Spór w sprawie dotyczył zezwolenia na alkohol. W listopadzie 2015 r. prezydent udzielił go jednemu przedsiębiorcy prowadzącemu sklep spożywczo-przemysłowy, a pozostałym, którzy odpowiedzieli na ogłoszenie odmówił.
Zbyt dużo chętnych
Na dzień wydania decyzji do rozdysponowania był tylko jeden wolny punkt sprzedaży napojów alkoholowych przeznaczonych do spożycia poza miejscem sprzedaży z 50 ustalonych uchwałą rady miejskiej.
Okazało się, że zgłosiło się aż 7 firm, z czego 5 spełniało kryteria do uzyskania zezwolenia. W tej sytuacji prezydent miasta dla dokonania wyboru przedsiębiorcy, któremu udzieli zezwoleń, jako dodatkowe kryterium przyjął kolejność wpływu wniosku. W konsekwencji koncesję dostał sklep, który na ogłoszenie prezydenta odpowiedział jako pierwszy.
Wszystkie pozostałe firmy nie zgadzały się z odmowami, ale nic to nie dało. Samorządowe Kolegium Odwoławcze uznało, że postępowanie w sprawie udzielenia zezwolenia przeprowadzono prawidłowo.

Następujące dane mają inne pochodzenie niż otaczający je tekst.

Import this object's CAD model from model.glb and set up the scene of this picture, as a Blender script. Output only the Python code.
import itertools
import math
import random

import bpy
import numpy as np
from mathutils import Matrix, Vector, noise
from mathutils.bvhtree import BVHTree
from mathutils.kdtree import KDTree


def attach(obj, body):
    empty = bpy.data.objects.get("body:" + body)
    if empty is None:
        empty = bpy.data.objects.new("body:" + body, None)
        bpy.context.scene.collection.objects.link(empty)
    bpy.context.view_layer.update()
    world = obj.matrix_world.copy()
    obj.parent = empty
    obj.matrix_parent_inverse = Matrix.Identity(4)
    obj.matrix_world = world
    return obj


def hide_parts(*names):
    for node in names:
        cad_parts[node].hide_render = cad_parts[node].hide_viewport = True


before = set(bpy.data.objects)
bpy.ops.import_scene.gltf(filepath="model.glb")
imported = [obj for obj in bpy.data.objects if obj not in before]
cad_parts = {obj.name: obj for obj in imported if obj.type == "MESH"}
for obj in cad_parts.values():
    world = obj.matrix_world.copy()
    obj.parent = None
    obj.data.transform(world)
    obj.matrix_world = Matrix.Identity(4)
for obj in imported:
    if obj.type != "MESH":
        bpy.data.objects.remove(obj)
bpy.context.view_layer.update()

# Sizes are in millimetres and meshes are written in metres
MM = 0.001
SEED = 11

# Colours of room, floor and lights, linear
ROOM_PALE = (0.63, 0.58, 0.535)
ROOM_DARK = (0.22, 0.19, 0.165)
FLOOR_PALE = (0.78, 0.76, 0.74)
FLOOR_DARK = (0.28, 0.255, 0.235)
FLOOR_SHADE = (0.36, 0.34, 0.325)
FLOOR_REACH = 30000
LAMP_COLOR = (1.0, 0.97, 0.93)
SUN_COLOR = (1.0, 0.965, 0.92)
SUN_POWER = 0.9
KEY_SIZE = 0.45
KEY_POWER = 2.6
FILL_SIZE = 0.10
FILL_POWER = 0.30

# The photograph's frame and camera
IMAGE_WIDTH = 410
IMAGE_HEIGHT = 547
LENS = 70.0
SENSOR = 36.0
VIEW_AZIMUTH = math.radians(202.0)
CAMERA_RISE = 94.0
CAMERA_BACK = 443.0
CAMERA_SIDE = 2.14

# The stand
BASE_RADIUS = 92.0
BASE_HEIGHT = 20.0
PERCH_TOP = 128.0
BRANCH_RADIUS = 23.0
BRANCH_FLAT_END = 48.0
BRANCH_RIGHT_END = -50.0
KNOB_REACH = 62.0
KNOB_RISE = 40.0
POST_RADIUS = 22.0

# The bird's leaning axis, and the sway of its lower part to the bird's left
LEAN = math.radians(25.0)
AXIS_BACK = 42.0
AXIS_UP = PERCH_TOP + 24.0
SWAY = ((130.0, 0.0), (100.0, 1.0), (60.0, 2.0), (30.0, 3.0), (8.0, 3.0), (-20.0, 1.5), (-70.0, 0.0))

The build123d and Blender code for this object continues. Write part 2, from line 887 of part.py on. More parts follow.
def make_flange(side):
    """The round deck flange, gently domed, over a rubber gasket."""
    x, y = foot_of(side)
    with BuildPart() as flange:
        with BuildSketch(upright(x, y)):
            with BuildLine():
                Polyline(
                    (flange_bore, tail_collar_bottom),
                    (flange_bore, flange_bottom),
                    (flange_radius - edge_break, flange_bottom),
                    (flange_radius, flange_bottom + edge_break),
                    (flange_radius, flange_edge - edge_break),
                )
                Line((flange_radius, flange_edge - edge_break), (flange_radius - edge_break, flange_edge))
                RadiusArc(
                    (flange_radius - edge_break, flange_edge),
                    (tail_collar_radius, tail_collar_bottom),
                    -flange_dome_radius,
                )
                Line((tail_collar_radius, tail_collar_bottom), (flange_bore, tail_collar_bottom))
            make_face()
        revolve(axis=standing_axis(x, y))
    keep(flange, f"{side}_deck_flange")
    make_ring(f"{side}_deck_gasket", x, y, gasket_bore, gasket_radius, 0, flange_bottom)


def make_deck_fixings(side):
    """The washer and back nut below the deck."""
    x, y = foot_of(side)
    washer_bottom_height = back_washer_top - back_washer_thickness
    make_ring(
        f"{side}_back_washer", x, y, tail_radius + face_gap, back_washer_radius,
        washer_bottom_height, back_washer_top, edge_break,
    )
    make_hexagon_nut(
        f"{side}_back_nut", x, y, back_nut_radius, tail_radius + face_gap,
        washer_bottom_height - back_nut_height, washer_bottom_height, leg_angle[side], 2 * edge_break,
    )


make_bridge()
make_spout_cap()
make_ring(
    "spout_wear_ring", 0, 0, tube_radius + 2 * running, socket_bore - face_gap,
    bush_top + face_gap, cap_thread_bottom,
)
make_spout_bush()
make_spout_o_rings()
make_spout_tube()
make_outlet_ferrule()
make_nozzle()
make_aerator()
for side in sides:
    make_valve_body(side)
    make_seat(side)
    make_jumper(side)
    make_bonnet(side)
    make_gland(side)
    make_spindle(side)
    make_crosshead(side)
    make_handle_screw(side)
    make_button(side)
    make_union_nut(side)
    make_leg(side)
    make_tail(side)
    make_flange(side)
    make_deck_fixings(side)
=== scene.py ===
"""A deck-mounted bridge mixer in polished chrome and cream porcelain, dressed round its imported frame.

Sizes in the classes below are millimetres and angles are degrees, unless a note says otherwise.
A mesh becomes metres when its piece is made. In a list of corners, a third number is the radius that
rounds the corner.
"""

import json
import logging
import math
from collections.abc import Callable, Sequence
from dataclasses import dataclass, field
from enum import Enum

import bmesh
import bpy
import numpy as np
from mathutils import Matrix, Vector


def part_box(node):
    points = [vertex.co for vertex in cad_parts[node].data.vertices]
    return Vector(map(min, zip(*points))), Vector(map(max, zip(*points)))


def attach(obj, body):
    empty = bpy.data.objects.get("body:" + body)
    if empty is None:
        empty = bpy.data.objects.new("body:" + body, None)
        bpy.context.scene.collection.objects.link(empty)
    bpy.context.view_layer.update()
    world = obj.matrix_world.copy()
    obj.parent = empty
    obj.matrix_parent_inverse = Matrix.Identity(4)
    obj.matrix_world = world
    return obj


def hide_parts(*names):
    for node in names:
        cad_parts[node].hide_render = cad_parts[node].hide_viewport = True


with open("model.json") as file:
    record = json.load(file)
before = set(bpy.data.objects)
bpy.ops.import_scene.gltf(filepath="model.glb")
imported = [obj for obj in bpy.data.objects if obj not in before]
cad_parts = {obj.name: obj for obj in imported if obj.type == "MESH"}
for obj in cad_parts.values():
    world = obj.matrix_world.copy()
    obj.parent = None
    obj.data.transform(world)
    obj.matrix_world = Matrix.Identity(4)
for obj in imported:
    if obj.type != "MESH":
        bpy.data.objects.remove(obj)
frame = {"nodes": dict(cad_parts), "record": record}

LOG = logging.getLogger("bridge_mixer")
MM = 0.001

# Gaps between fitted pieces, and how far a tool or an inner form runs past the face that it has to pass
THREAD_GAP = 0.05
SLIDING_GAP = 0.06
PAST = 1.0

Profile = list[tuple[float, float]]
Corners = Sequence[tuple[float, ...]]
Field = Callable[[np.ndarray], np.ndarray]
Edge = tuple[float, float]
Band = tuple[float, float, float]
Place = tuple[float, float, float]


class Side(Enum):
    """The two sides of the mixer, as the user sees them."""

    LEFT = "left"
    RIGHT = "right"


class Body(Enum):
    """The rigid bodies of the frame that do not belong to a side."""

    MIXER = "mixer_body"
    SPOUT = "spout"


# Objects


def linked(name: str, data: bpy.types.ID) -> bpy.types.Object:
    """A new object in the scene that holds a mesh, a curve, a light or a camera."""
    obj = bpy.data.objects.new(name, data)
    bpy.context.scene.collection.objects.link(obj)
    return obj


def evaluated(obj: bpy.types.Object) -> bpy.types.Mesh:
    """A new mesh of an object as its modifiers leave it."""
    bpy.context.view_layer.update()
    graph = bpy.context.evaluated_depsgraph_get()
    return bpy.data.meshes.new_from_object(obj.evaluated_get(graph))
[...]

Rację firmom przyznał dopiero Wojewódzki Sąd Administracyjny w Białymstoku. Przypomniał, że każdy podmiot gospodarczy, spełniający kryteria ustalone ustawą o wychowaniu w trzeźwości i przeciwdziałaniu alkoholizmowi oraz uchwałami rady gminy, ma prawo ubiegania się o wydanie zezwolenia na sprzedaż określonych rodzajów napojów alkoholowych, składając stosowny wniosek.